Benjamin Todd Jealous will step down as president of the NAACP after five years as president of the oldest and largest U.S. civil rights organization, he announced Sunday.
"The NAACP has always been the largest civil rights organization in the streets, and today it is also the largest civil rights organization online, on mobile and at the ballot box too," Jealous said in a statement. "I am proud to leave the Association financially sound, sustainable, focused, and more powerful than ever."
Jealous, 40, was named president in 2008 after working as a community organizer, a newspaper editor and Amnesty International official. He took over from Bruce Gordon, a retired telecommunications executive who clashed with the NAACP's governing board.
In announcing his resignation, he said he wanted to spend "a lot more time with my young family." Jealous and his wife, Lia, have two children, a 1-year-old son and a 7-year-old daughter.
"My chair asked me when I called her, she said, 'Well, is there someone who's luring you away?'" Jealous told CNN. "And I said, 'Yes, there is. His name is Jack, and her name is Morgan.' "
No successor was announced in the statement, in which NAACP board Chairman Roslyn Brock credited Jealous with building a staff able to "meet the civil rights challenges of the 21st century."
During his tenure, Jealous was a prominent voice against laws the NAACP argued made it harder to vote, such as voter-ID laws passed in numerous states in the past several years. Recently, Jealous condemned as "outrageous" the Supreme Court's decision to strike down a key portion of the 1965 Voting Rights Act and lobbied Congress to re-authorize the provisions that the court killed.
"We are on a real fight on voting rights, and it's likely to be a generational battle," he told CNN. "It's being waged against us by people who are fully cognizant that in 2043, this country becomes majority people of color, and they're trying to hold on to the old order for as long as possible."

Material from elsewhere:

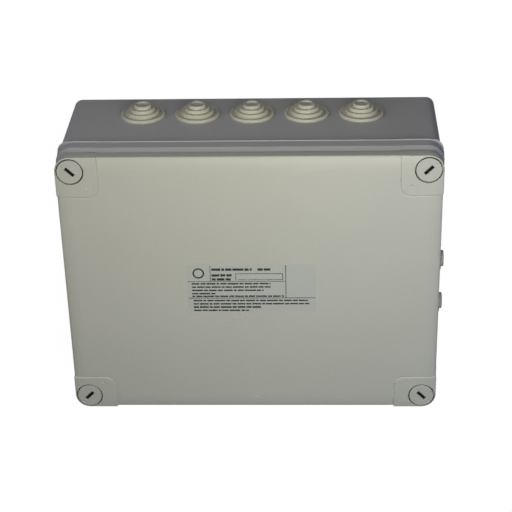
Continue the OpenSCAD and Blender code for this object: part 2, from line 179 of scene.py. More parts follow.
def carried(path, profile, swell=None, loop=False, end_cap=True):
    """Surface made by a profile (reach, height) carried along a closed path.

    Point (i, j) is path place i plus reach j along the path's normal i, at height j, and swell adds its own
    reach and height to each. With the path running anticlockwise and the profile too, the faces look
    outwards. A loop profile closes on itself; an open one is closed by a flat cap at each end.
    """
    places, normals = path
    count, steps = len(places), len(profile)
    reach = np.broadcast_to(profile[:, 0], (count, steps))
    height = np.broadcast_to(profile[:, 1], (count, steps))
    if swell is not None:
        reach, height = reach + swell[0], height + swell[1]
    plan = places[:, None] + normals[:, None] * reach[..., None]
    points = np.dstack([plan, height]).reshape(-1, 3)
    i, j = np.meshgrid(np.arange(count), np.arange(steps if loop else steps - 1), indexing="ij")
    i2, j2 = (i + 1) % count, (j + 1) % steps
    quads = np.stack([i * steps + j, i2 * steps + j, i2 * steps + j2, i * steps + j2], -1).reshape(-1, 4)
    faces = quads.tolist()
    if not loop:
        faces.append((np.arange(count)[::-1] * steps).tolist())
        if end_cap:
            faces.append((np.arange(count) * steps + steps - 1).tolist())
    return points, faces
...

But he said he was confident that leaders in Congress – including Democrats like civil rights movement veteran John Lewis and Republicans like James Sensenbrenner, a leading member of the House Judiciary Committee – support restoring provisions the court struck down. He said the organization's state chapters are strong and that the national organization has doubled its fund-raising take in the past five years.

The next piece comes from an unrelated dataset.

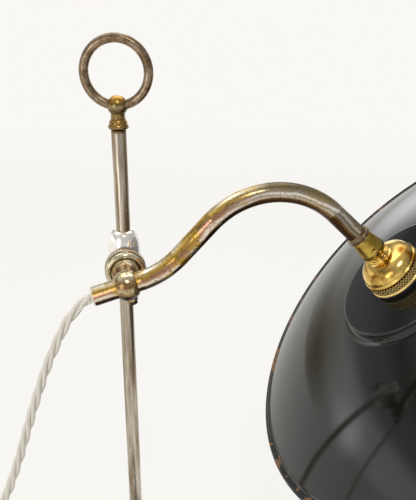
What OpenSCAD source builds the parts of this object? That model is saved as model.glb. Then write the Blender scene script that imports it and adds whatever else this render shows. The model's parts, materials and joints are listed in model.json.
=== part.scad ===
// Adjustable desk lamp: a weighted round foot, a plain stem with a ring handle, a sliding swivel that
// holds a swan-neck arm in a bored ball, and an enamelled shade clamped to a screw lampholder.
// The origin is the centre of the foot's underside, +Z is up and the arm reaches towards +X.

/* [Overall] */
// Height of the ring handle's top above the table
lamp_height = 480; // [450:1:540]
// Height of the arm's swivel axis above the table
slider_height = 325.5; // [300:0.5:345]

/* [Foot] */
// Diameter of the foot
foot_d = 180; // [150:1:220]
// Height of the foot's plain edge
foot_edge_h = 9; // [7:0.5:14]
// Radius of the rounding on the foot's edge
foot_edge_r = 4; // [2:0.5:5]
// Width of the flat ring inside the edge
foot_step_w = 8; // [4:0.5:14]
// Height of the small quarter-round step
foot_step_h = 3; // [2:0.5:5]
// Rise of the foot from the step to its centre
foot_rise = 18; // [12:1:30]
// Thickness of the spun cover
cover_t = 1.2; // [0.8:0.1:2]
// Thickness of the felt
felt_t = 2; // [1.5:0.5:3]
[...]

Jealous also advocated easing restrictions on voting by ex-felons; supported efforts to tighten regulations on gun sales after the massacre at a Connecticut elementary school in December; and was particularly outspoken over the February 2012 killing of Trayvon Martin, the Florida teen shot to death by a neighborhood watch volunteer. He called for the resignation of the police chief in Sanford, Fla., accusing him of mishandling the case by failing to arrest the volunteer, George Zimmerman.

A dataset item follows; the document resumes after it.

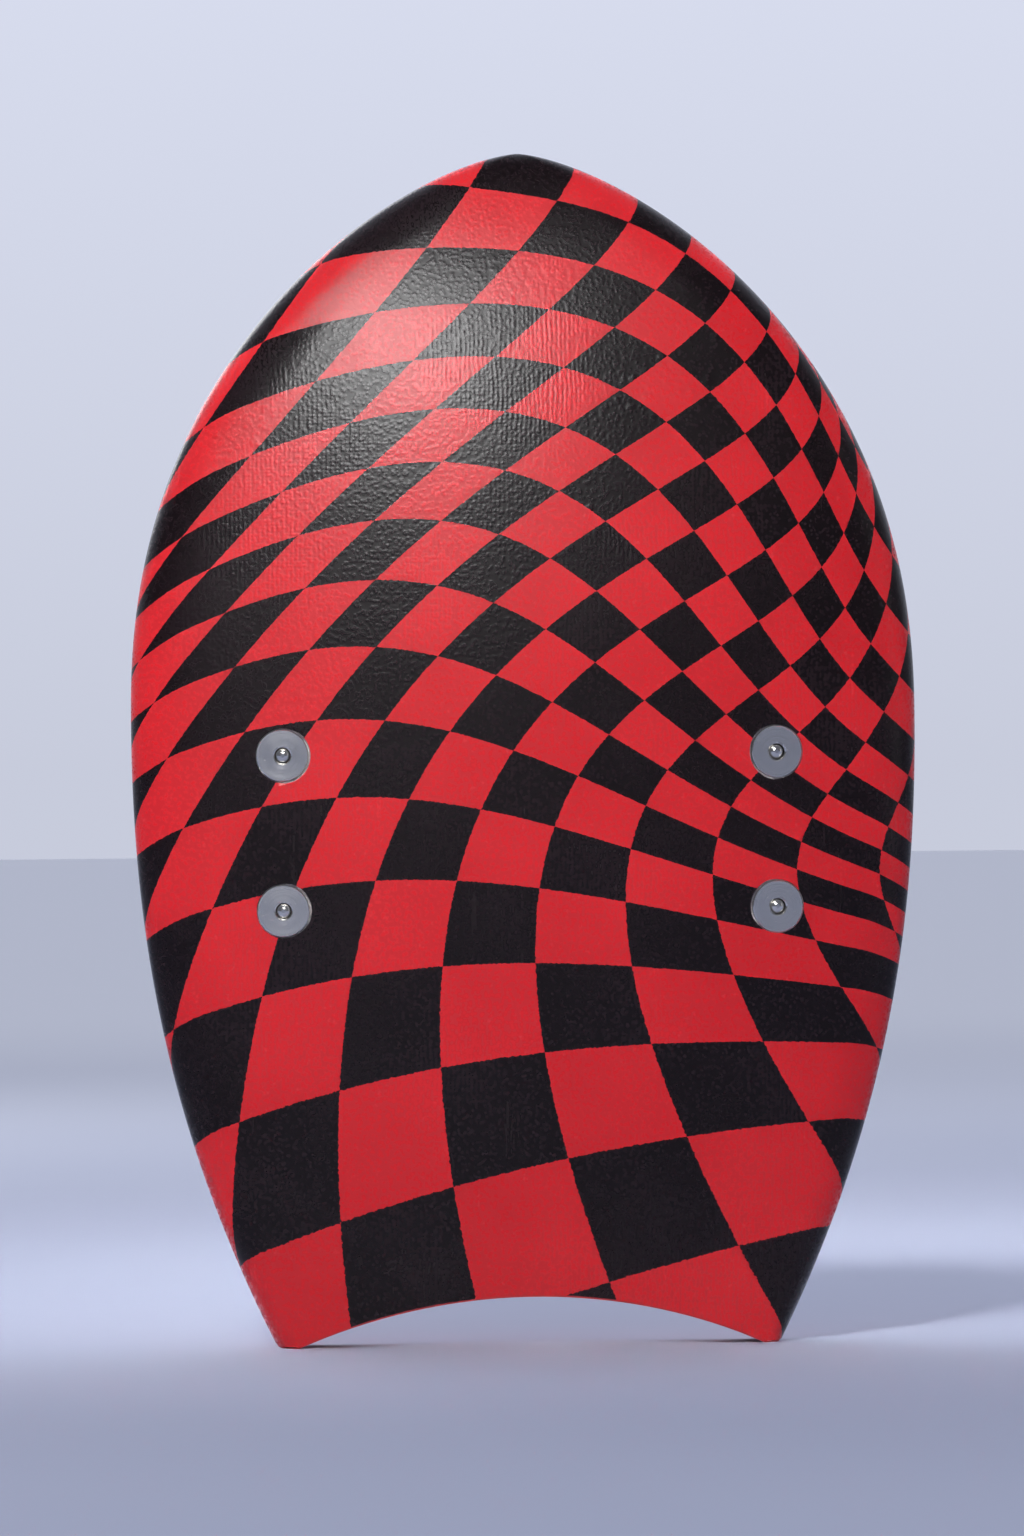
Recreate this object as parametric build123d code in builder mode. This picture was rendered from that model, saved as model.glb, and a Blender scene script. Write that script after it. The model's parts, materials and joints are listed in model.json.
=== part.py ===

Prosecutors eventually brought second-degree murder charges Zimmerman, who was acquitted in July. The NAACP has called for the federal government to charge Zimmerman with violating Martin's civil rights after the acquittal, which Jealous said left the impression "that our young people have to fear the bad guys and the good guys – the robbers and the cops and the self-appointed community watch volunteer who thinks that they're keeping folks safer."